Back to this book. Besides my dislike for Hastings, I just didn’t think this was a very interesting mystery. Keeping track of the characters was more difficult than usual, and I suspected the resolution before it happened. Basically, a disappointing Poirot book all around. I recommend skipping this one.
20. Hallowe’en Party [Hercule Poirot]
An annoying teenager is drowned in a tub of apples during a Halloween party … not long after she was heard bragging that she witnessed a murder. Was she crying wolf again? Or was she finally telling the truth?
I read this book for Halloween because I love reading holiday-themed books. But goodness … this was disappointing. I had to keep forcing myself to finish and I was very close to having the whole thing figured out two-thirds of the way in. The whole plot felt odd and disjointed. I left with the feeling that this book was just an excuse to have a book that centered around Halloween—which is really a shame.

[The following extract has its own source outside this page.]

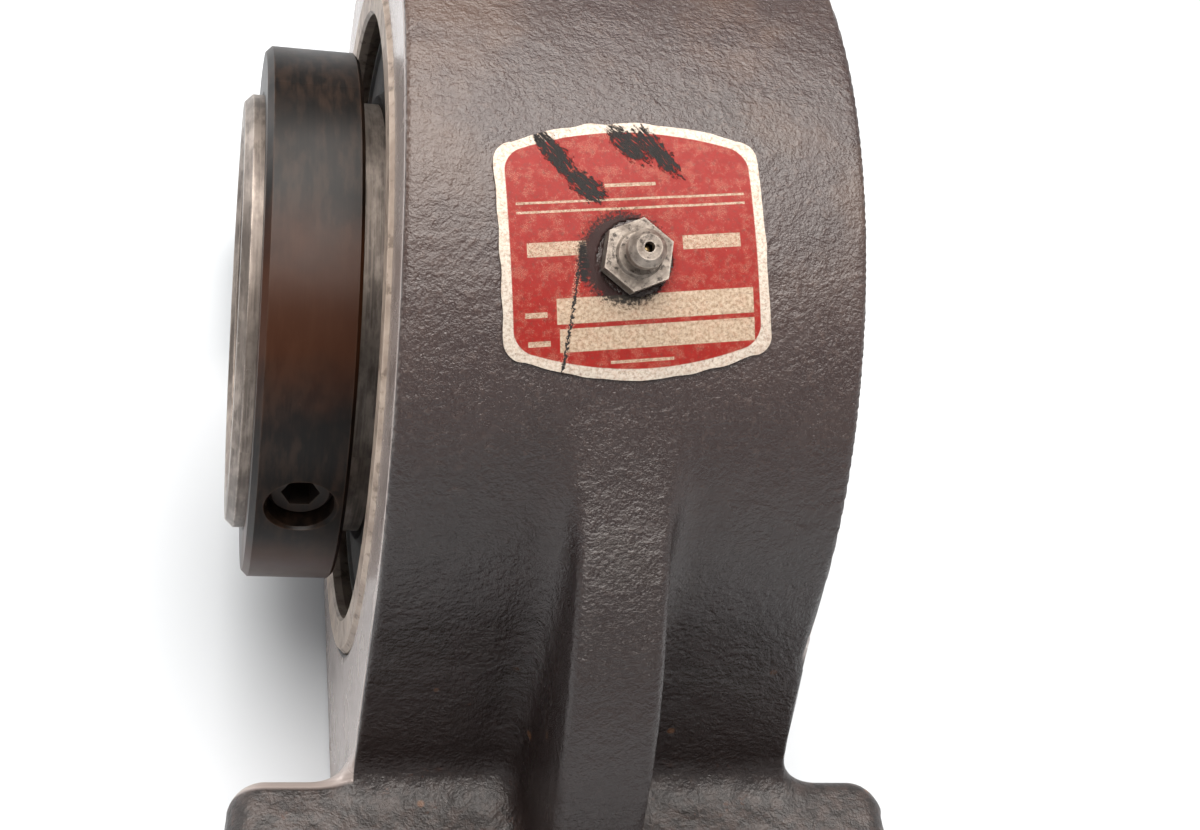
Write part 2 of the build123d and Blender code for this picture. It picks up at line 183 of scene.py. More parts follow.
def housing_field(p):
    x, y, z = np.abs(p[:, 0]), np.abs(p[:, 1]), p[:, 2]
    rad = np.hypot(y, z)
    barrel = rint(rad - BARREL_R, x - BARREL_HALF, 0.9)
    side = -plane2(y, z, PED_FOOT, PED_TOP)
    draft = (p[:, 0] - PED_FAR_X - PED_DRAFT * (PED_DRAFT_FROM - z)) * 0.996
    ends = np.maximum(-p[:, 0] - PED_NEAR_X, draft)
    ped = rint(np.maximum(side, z - PED_TOP_Z), ends, 0.9)
    body = smin(barrel, ped, 0.02 + 0.9 * np.clip((39.0 + p[:, 0]) / 4, 0, 1))
    # ribs
    front = np.hypot(y - RIB_ARC[0], z - RIB_ARC[1]) - RIB_ARC[2]
    thick = x - (RIB_HALF + 0.05 * np.maximum(-front, 0))
    rib = rint(np.maximum(front, RIB_IN_Y - y), thick, 1.7)
    body = smin(body, rib, 7.0)
    # feet
    cy = (FOOT_END_Y + FOOT_IN_Y) / 2
    hy = (FOOT_END_Y - FOOT_IN_Y) / 2
    cr = np.where(y > cy, FOOT_OUT_CORNER, FOOT_IN_CORNER)
    mid_x, half_x = (FOOT_FAR_X - FOOT_NEAR_X) / 2, (FOOT_FAR_X + FOOT_NEAR_X) / 2
    qx = np.abs(p[:, 0] - mid_x) - half_x + cr
    qy = np.abs(y - cy) - hy + cr
    outside = np.hypot(np.maximum(qx, 0), np.maximum(qy, 0))
    plan = np.minimum(np.maximum(qx, qy), 0) + outside - cr
    top = -plane2(y, z, (FOOT_END_Y, FOOT_OUT_Z), (FOOT_IN_Y, FOOT_IN_Z))
    foot = rint(plan, top, 5.5)
    pad = rint(capsule(p, PAD_R), z - PAD_Z, 1.0)
    pad = np.maximum(pad, -60 - z)
    foot = smin(foot, pad, 3.0)
    body = smin(body, foot, 8.0)
    seat = np.maximum(capsule(p, SEAT_R), PAD_Z - z)
    body = np.maximum(body, -seat)
    body = np.maximum(body, -capsule(p, SLOT_R))
    body = np.maximum(body, -H - z)
    relief = np.maximum(np.maximum(x - RELIEF_X, y - RELIEF_Y), z + H - RELIEF_DEPTH)
    body = np.maximum(body, -relief)
    body = np.maximum(body, BORE_R - rad)
    rim = (RIM_CHAMFER - (rad - BORE_R) - (BARREL_HALF - x)) * 0.7071
    body = np.maximum(body, np.where(rad < 78, rim, -9))
    # lubrication hole
    u = np.array([0.0, -math.cos(FIT_ANGLE), math.sin(FIT_ANGLE)])
    q = p - np.array([FIT_X, 0, 0])
    t = q @ u
    rr = np.linalg.norm(q - t[:, None] * u, axis=1)
    body = np.maximum(body, -np.maximum(rr - LUBE_R, LUBE_FROM - t))
    body = np.maximum(body, -np.maximum(rr - THREAD_R, THREAD_FROM - t))
    return body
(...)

I don’t recommend this one!
21. The Seven Dials Mystery [Superintendent Battle]
A group of young adults decide to play a prank on their friend who is known for oversleeping—they place eight alarm clocks in his room, only to discover he is dead the next morning. Soon, the survivors are involved with a secret society and international spy ring before discovering the truth of their friend’s murder.
The worst Christie I’ve read to date. The characters were incredibly one-dimensional, pompous, and ridiculous. I barely recognized Christie’s voice—the story is too light and the characters too petty. It was also annoying how every single character said, “Oh!” before they began a line of dialogue. Superintendent Battle barely played a role in the story at all (even less than Miss Marple), which seems like a waste.
The twist at the end redeemed it a little, but this book was the closest I’ve come to DNF-ing a Christie book. I just couldn’t take the plot (or a character named “Bundle”) seriously. I love this review on Goodreads about the book and recommend you read it if you’re still unsure.